Here's why derivatives aren't the problem. Take for example a put option. I would buy a put as protection when I buy a share. Let's say I buy 1 share of IBM at $100. I hope it will go up -- maybe to $110. But in case it goes to $90, I buy a put that entitles me to sell it at $100. That put could be really cheap -- maybe only $1. I have literally "hedged my bets." These puts are traded on an exchange.

The stock can go up or go down.

If it goes down, I exercise the put and force the issuer of the put to purchase my share at $100, even though it's only worth $90.

But if the stock goes to $110, then I just let the put expire, and the issuer has made $1.

From this example you can see two things about the hysteria over derivatives.

1. Many derivatives expire. They just go away because they aren't needed. So of that big number a huge portion of it will just disappear, unused.

2. There are a lot of confusing numbers thrown around about this put. What amount of this put goes into that big scary number? Is it the cost of the put ($1)? Is it the exercise price ($100)?
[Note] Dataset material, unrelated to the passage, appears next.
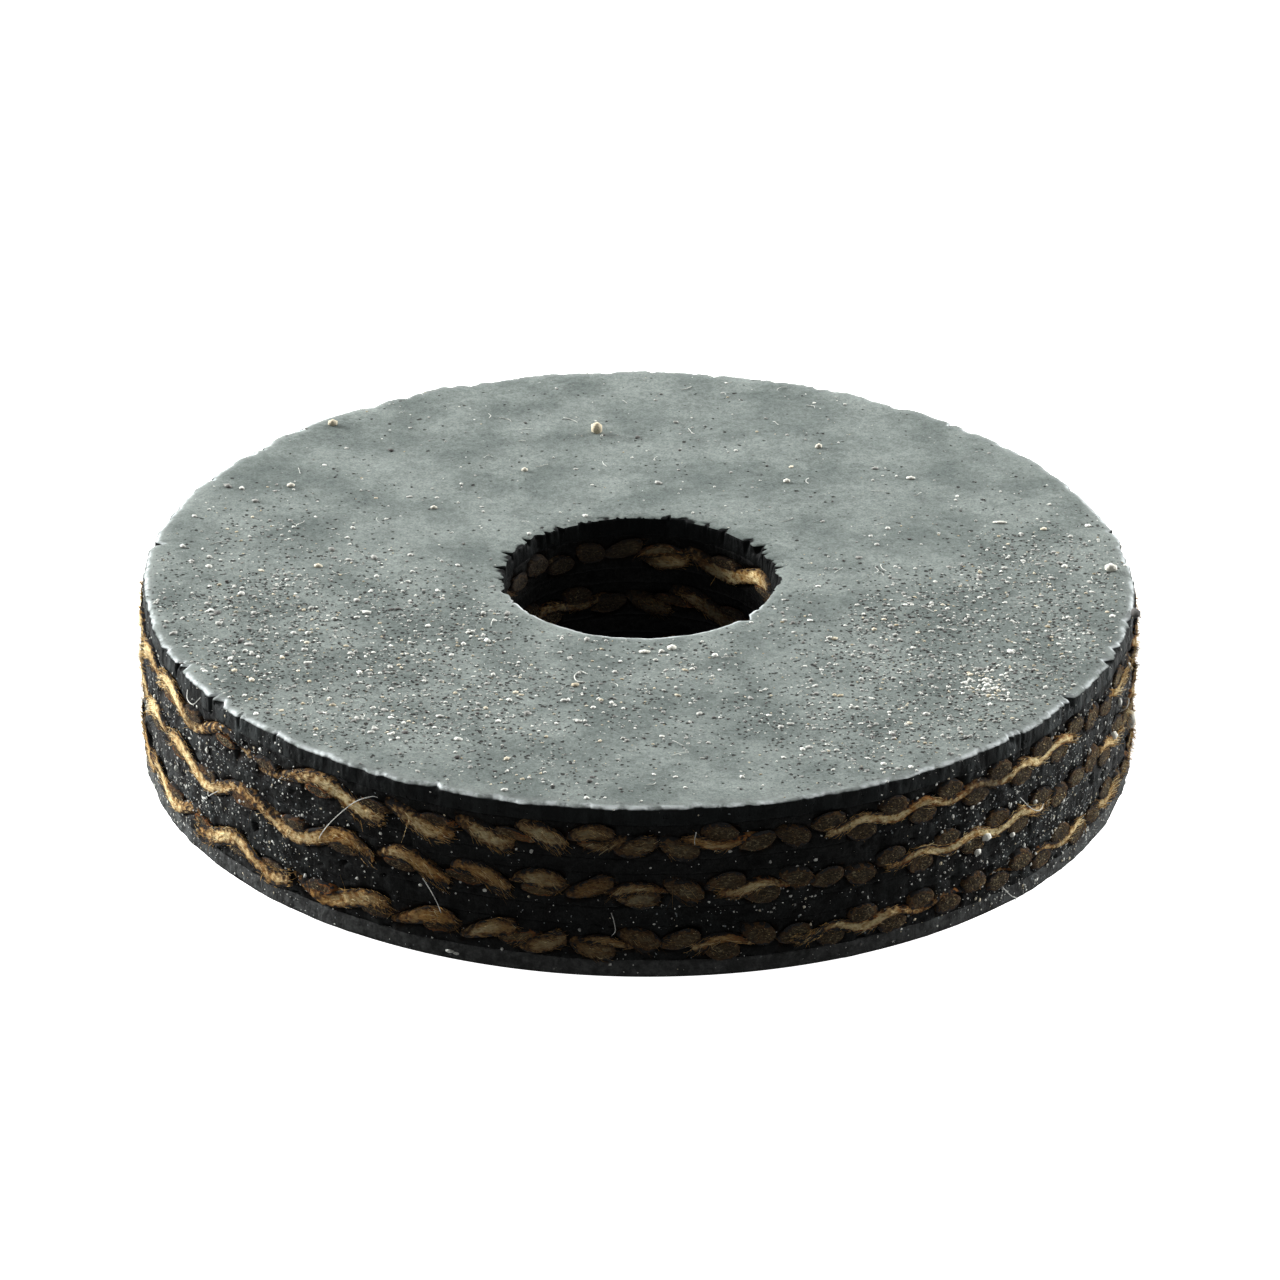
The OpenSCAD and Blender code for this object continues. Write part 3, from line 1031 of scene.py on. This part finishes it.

Is it the liability of the issuer ($10 -- $100-$90)? Is it the trading volume of the put (eg, if the put is traded 50 times, then that racks up a volume of $50 on that $1 put)?

The international settlements institution wrote an article a few months ago about these numbers and said that all of these various numbers in (2) are lumped together to get these huge numbers like $600 trillion. It's a completely meaningless number. In my example, that one put would add to the $600 trillion number:

$1 + $100 + $10 + $50 = $161

even though the cost of the put is $1 and the liability it created is $10 and the chance that it will just go away is 50/50.

So no, the TARP money is not going into the derivatives black hole. The TARP money is going to banks to make up for the loss of value of their asset backed securities, which were their major assets.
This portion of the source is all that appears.